(Work to do) Please write out the material that follows, exactly as it stands.

## Start Given data

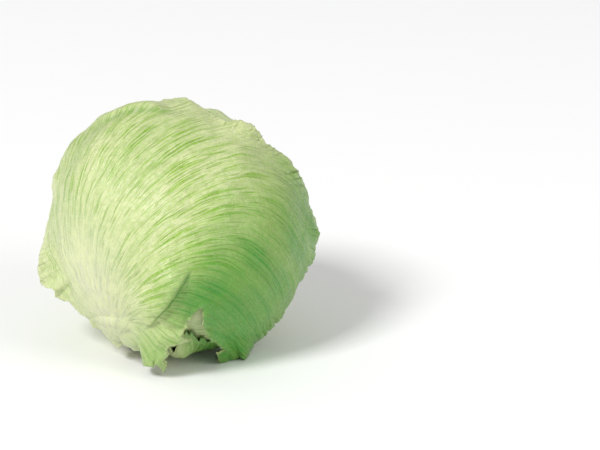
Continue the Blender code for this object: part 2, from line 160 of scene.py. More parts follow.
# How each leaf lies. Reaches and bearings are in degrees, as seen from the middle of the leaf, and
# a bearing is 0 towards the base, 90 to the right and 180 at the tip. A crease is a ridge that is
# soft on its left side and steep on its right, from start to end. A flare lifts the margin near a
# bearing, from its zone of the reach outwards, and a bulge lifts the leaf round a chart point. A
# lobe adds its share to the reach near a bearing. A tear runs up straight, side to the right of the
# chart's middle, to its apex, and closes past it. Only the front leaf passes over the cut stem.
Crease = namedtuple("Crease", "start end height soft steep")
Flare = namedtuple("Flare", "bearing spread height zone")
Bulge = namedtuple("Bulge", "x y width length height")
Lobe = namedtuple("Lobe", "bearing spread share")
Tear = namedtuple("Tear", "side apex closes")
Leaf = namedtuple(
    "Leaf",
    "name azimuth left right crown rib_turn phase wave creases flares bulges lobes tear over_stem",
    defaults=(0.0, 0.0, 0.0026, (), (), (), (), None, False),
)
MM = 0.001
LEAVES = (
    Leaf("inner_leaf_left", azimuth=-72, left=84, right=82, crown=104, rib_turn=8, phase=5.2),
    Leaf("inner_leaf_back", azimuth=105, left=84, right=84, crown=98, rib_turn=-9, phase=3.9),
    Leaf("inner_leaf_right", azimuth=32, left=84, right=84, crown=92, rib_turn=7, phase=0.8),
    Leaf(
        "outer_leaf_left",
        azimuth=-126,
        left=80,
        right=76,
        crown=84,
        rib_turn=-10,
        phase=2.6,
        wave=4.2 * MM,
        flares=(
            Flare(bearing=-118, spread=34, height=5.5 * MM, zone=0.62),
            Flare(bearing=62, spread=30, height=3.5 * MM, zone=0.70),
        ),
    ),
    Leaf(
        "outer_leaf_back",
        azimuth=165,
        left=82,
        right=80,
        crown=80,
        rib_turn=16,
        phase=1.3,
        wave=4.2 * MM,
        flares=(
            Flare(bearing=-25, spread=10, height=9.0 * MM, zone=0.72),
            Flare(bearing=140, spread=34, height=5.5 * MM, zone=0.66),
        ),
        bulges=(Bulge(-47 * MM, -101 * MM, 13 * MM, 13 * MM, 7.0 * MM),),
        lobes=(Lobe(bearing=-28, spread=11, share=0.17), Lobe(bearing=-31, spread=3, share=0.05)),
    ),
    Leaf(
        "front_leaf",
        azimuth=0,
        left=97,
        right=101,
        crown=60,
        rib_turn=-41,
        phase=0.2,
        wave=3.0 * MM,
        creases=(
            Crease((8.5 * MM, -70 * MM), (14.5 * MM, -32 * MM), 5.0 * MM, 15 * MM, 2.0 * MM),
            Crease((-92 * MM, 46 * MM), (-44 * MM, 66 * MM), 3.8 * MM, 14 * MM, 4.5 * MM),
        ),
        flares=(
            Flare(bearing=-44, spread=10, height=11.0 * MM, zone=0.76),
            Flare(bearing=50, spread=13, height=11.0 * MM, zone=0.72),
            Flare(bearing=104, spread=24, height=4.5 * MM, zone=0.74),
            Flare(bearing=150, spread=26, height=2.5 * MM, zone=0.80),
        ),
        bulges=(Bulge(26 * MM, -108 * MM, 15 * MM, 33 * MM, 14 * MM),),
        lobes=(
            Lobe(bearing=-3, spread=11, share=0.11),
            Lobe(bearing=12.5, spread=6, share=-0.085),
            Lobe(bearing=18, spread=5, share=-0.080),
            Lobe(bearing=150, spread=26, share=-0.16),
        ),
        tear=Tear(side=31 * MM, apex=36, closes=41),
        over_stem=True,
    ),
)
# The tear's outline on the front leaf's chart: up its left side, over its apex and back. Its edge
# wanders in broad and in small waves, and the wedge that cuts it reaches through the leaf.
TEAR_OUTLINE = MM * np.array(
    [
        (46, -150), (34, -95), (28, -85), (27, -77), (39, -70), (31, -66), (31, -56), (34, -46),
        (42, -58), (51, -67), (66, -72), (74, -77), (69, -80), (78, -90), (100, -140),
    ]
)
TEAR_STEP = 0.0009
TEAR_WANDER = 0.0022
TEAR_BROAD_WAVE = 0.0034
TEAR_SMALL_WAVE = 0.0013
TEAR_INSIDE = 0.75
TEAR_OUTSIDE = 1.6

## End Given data

(Finished exercise)
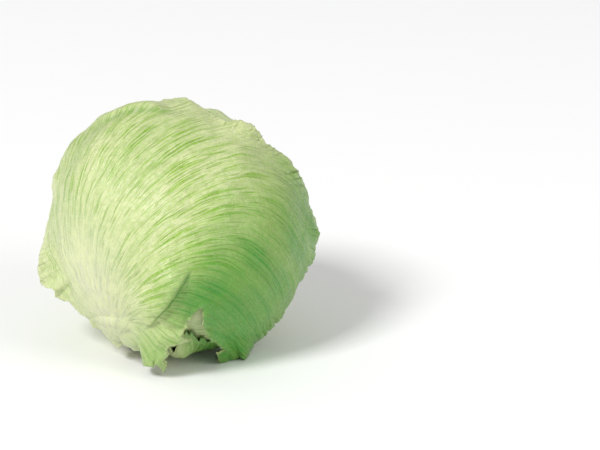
Continue the Blender code for this object: part 2, from line 160 of scene.py. More parts follow.
# How each leaf lies. Reaches and bearings are in degrees, as seen from the middle of the leaf, and
# a bearing is 0 towards the base, 90 to the right and 180 at the tip. A crease is a ridge that is
# soft on its left side and steep on its right, from start to end. A flare lifts the margin near a
# bearing, from its zone of the reach outwards, and a bulge lifts the leaf round a chart point. A
# lobe adds its share to the reach near a bearing. A tear runs up straight, side to the right of the
# chart's middle, to its apex, and closes past it. Only the front leaf passes over the cut stem.
Crease = namedtuple("Crease", "start end height soft steep")
Flare = namedtuple("Flare", "bearing spread height zone")
Bulge = namedtuple("Bulge", "x y width length height")
Lobe = namedtuple("Lobe", "bearing spread share")
Tear = namedtuple("Tear", "side apex closes")
Leaf = namedtuple(
    "Leaf",
    "name azimuth left right crown rib_turn phase wave creases flares bulges lobes tear over_stem",
    defaults=(0.0, 0.0, 0.0026, (), (), (), (), None, False),
)
MM = 0.001
LEAVES = (
    Leaf("inner_leaf_left", azimuth=-72, left=84, right=82, crown=104, rib_turn=8, phase=5.2),
    Leaf("inner_leaf_back", azimuth=105, left=84, right=84, crown=98, rib_turn=-9, phase=3.9),
    Leaf("inner_leaf_right", azimuth=32, left=84, right=84, crown=92, rib_turn=7, phase=0.8),
    Leaf(
        "outer_leaf_left",
        azimuth=-126,
        left=80,
        right=76,
        crown=84,
        rib_turn=-10,
        phase=2.6,
        wave=4.2 * MM,
        flares=(
            Flare(bearing=-118, spread=34, height=5.5 * MM, zone=0.62),
            Flare(bearing=62, spread=30, height=3.5 * MM, zone=0.70),
        ),
    ),
    Leaf(
        "outer_leaf_back",
        azimuth=165,
        left=82,
        right=80,
        crown=80,
        rib_turn=16,
        phase=1.3,
        wave=4.2 * MM,
        flares=(
            Flare(bearing=-25, spread=10, height=9.0 * MM, zone=0.72),
            Flare(bearing=140, spread=34, height=5.5 * MM, zone=0.66),
        ),
        bulges=(Bulge(-47 * MM, -101 * MM, 13 * MM, 13 * MM, 7.0 * MM),),
        lobes=(Lobe(bearing=-28, spread=11, share=0.17), Lobe(bearing=-31, spread=3, share=0.05)),
    ),
    Leaf(
        "front_leaf",
        azimuth=0,
        left=97,
        right=101,
        crown=60,
        rib_turn=-41,
        phase=0.2,
        wave=3.0 * MM,
        creases=(
            Crease((8.5 * MM, -70 * MM), (14.5 * MM, -32 * MM), 5.0 * MM, 15 * MM, 2.0 * MM),
            Crease((-92 * MM, 46 * MM), (-44 * MM, 66 * MM), 3.8 * MM, 14 * MM, 4.5 * MM),
        ),
        flares=(
            Flare(bearing=-44, spread=10, height=11.0 * MM, zone=0.76),
            Flare(bearing=50, spread=13, height=11.0 * MM, zone=0.72),
            Flare(bearing=104, spread=24, height=4.5 * MM, zone=0.74),
            Flare(bearing=150, spread=26, height=2.5 * MM, zone=0.80),
        ),
        bulges=(Bulge(26 * MM, -108 * MM, 15 * MM, 33 * MM, 14 * MM),),
        lobes=(
            Lobe(bearing=-3, spread=11, share=0.11),
            Lobe(bearing=12.5, spread=6, share=-0.085),
            Lobe(bearing=18, spread=5, share=-0.080),
            Lobe(bearing=150, spread=26, share=-0.16),
        ),
        tear=Tear(side=31 * MM, apex=36, closes=41),
        over_stem=True,
    ),
)
# The tear's outline on the front leaf's chart: up its left side, over its apex and back. Its edge
# wanders in broad and in small waves, and the wedge that cuts it reaches through the leaf.
TEAR_OUTLINE = MM * np.array(
    [
        (46, -150), (34, -95), (28, -85), (27, -77), (39, -70), (31, -66), (31, -56), (34, -46),
        (42, -58), (51, -67), (66, -72), (74, -77), (69, -80), (78, -90), (100, -140),
    ]
)
TEAR_STEP = 0.0009
TEAR_WANDER = 0.0022
TEAR_BROAD_WAVE = 0.0034
TEAR_SMALL_WAVE = 0.0013
TEAR_INSIDE = 0.75
TEAR_OUTSIDE = 1.6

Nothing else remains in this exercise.